Whenever we aren’t paying conscious attention to the present moment―right here and right now, and within as well as around us―we are effectively sleepwalking, even when we are wide awake. Usually, this take the form of being caught up in thoughts about what happened in the past or what may possibly happen in the future. This occurs unconsciously; for most people it’s an auto-pilot mode of operating that we default into easily and habitually. We were here, in the present, and without being aware of when we slipped away, we’re thinking intensely about things that happened yesterday, last month, or perhaps even years ago or something that might happen tomorrow, next week, or two months from now.
When we’re focused on the past or the future, it is impossible to respond consciously and skillfully to the here and now. We are cut off from the possibilities inherent in the present moment—we become unable to see it and experience it for what it is, and we are disconnected from the opportunities for learning, growing, and healing it may contain. During these episodes, no matter where we are and who we are with physically―mentally and emotionally we are somewhere else. While it can be valuable to occasionally visit the past, and it’s important to plan related to the future, getting stuck in either, is an exercise in futility and a tremendous waste of time and energy. After all, the past is as good as it’s ever going to get; it ain’t changing, no matter how much or how long we ruminate on it. And the future cannot be controlled, regardless of how much planning and rehearsing we engage in―it remains to become whatever it will be―subject to a multitude of variables, some we are aware of and many of which we are not, that may or may not come to pass.
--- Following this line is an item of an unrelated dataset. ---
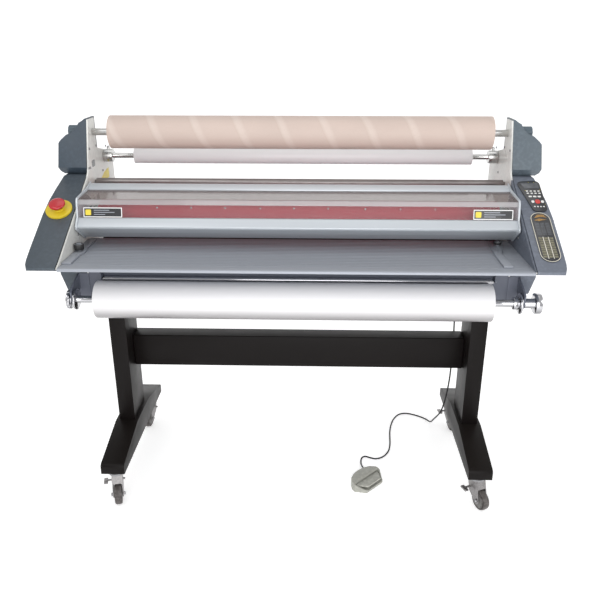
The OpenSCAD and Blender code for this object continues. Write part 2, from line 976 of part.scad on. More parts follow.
lift_shaft();
gap_knob();
drive_motor();
motor_pinion();
roller_gear();
shield_rails();
shield_window();
shield_ends();
feed_table();
exit_table();
guide_left();
guide_right();
control_panel();
estop_base();
estop_button();
footswitch_base();
footswitch_pedal();
footswitch_cord();
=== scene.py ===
import json
import math

import bmesh
import bpy
from mathutils import Matrix, Vector

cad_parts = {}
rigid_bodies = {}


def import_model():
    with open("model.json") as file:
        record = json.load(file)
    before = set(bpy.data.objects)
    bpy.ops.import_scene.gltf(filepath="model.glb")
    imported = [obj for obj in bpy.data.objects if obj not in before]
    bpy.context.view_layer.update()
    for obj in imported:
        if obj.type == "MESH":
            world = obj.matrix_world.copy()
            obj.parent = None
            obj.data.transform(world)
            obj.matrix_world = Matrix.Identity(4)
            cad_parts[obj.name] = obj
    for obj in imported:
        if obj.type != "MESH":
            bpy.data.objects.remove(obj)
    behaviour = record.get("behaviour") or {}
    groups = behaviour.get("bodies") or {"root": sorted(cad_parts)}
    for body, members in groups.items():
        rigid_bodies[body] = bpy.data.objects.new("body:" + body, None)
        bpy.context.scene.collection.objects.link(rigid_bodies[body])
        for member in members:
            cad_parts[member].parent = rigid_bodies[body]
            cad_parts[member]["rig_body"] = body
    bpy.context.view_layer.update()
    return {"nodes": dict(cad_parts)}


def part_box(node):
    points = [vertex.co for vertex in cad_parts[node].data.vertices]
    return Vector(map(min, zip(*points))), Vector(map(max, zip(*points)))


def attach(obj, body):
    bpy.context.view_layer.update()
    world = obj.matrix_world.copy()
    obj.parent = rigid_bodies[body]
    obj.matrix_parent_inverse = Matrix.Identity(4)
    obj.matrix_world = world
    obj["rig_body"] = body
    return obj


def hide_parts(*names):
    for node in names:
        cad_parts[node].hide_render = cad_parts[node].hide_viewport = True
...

As I detailed in Some Assembly Required: A Balanced Approach to Recovery from Addiction and Chronic Pain, the core of my program of recovery from these serious co-occurring disorders is a nearly hour-long morning routine that includes spiritual reading, mantra-based meditation, prayer, self-hypnosis, stretching, and Chi Kung (sometimes spelled Qi Gong). Among the many benefits of this daily practice is how it helps me maintain present-centeredness. In Buddhism, the word mantra means “mind protecting.” A mantra ( a repeated sound, word, or phrase) protects the mind by preventing it from going into its usual automatic and unconscious flitting about. Outside of formal meditation, when I find my thoughts wandering, I use several other mantras as a way of anchoring my conscious attention in the here and now.
However, even during the meditation that I’ve been doing consistently for many years, there are times when I find myself thinking about various aspects of the past or the future. Moreover, as my recovery has progressed, I’ve modified the content of my non-denominational prayers, changing some of the words I say silently. Every once in a while in the midst of my prayers, I’ll realize that I’m using the “old” version rather than the one I intended to use―in effect, I’ve briefly gone unconscious, even during an activity designed to facilitate conscious awareness!
Staying in the moment is the foundation of wisdom and enlightenment in many spiritual traditions. It is a goal that I strive for in my recovery process and my life. It’s one thing to achieve present-centered awareness (a.k.a. mindfulness), but it’s quite another to maintain it. Because it is so easy and natural for the awareness of our present experience (both internal and external) to slip, for me, returning to the moment is just as high a priority. In fact, the essence of a spiritual awakening for me is to recognize that my mindfulness has lapsed, and use that awareness to return to the present moment.
When we begin to practice mindfulness in a dedicated way, it is understandable to assume that when our thoughts drift elsewhere, they must be lassoed and controlled. Yet that approach is simply a variation of the belief that we need to be in control of things, including our thoughts, in order to feel at peace. Mindfulness is about accepting that thoughts occur naturally, observing them, and learning how to work with them.
When you realize you have been caught in a thought, it serves no purpose to judge or blame yourself for having it. That only reinforces your attachment to that thought and gives it more power. Rather than following the thought unconsciously, you can gently shift your attention back to your experience in the present moment. It can be the sensation of your breath as you inhale and exhale, a mantra, an image, a sound, a physical sensation, a feeling of compassion or love, or a sense of the connection you share with others, with nature, with that which beyond oneself. Let your attention rest in that experience. There is no need to concentrate on keeping it there. It is not something to be captured and kept. Rest assured, your thoughts will wander off again. But the practice is not learning how to stay present, so much as it is developing the skills with which we can return to the present.